Our last night in India was spent with a lovely and very kind young guy, called Honey, and his parents in their calm oasis of a house. They took us in, fed us the most delicious home-cooked meal and showed us around their farm, which is situated on the edge of a man-made lake. The best bit of the farm tour was getting to play with the baby goats – kids, who would have thought a baby goat could be so cute!

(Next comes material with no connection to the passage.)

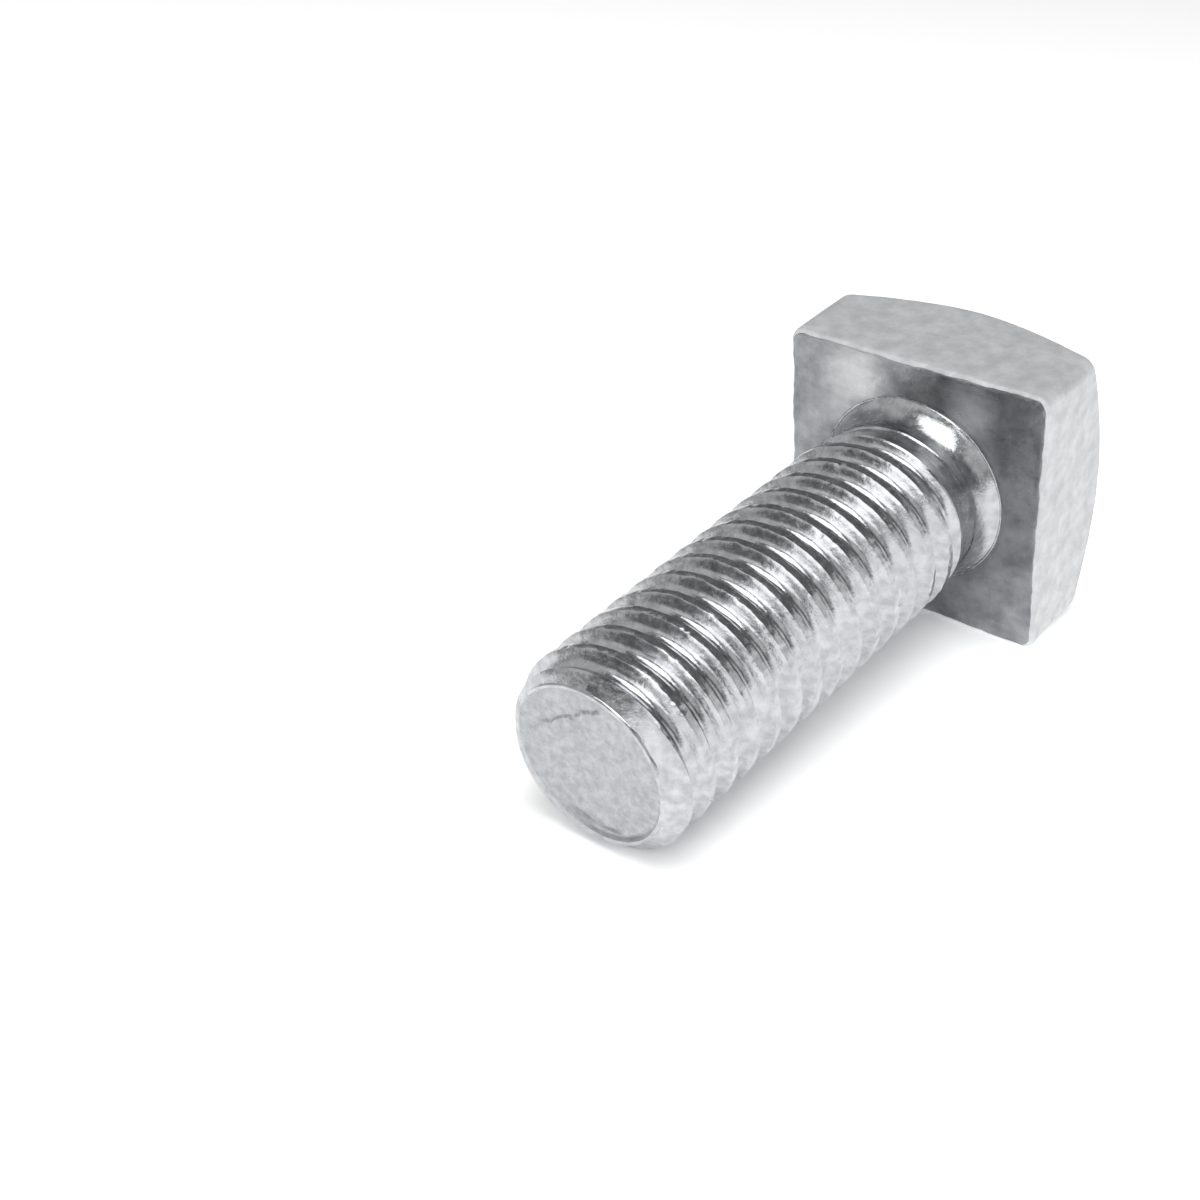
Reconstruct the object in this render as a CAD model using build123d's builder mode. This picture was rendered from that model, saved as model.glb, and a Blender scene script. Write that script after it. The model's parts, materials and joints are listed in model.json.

As we reached the border of Nepal I think we were both feeling relieved at the prospect of a break from the madness and looking forward to a little more peacefulness and greenery. However, despite the crazy, terrible roads and traffic we found India to be a place filled with colour, interesting sights (there is always an incredible photo opportunity) and kindness – even if it is not obviously apparent. India is like no where either of us have ever visited and I think at times we found it tiring, frustrating and more than a little daunting. People really stare at you and this takes a lot of time to get used to, often the staring doesn’t feel curious or friendly it can feel threatening especially when a crowd gathers. Having only travelled a tiny part of the country I am loath to make any sweeping generalisations, however here I go anyway! India seems like a country that has lost its way and is stuck, no longer sure how to move forward. Poverty is rife and there seems to be little investment in infrastructure. There is also a lot of negative press about women’s rights and other human rights abuses. We had a small insight into some of these issues whilst in the country and we were also lucky enough to hear some insightful political discussions and debates. We were in Delhi during the elections and we had the opportunity to meet a wide range of people from different backgrounds and with different views. I really hope that things may, given time and the right political climate, begin to change for the people of India.
After we have cycled through Nepal we will be cycling back into India to experience what the Northeast of the country has to offer and it will be interesting to see how it compares to the places we have been already. But until then we have Nepal and the Himalayas to look forward to.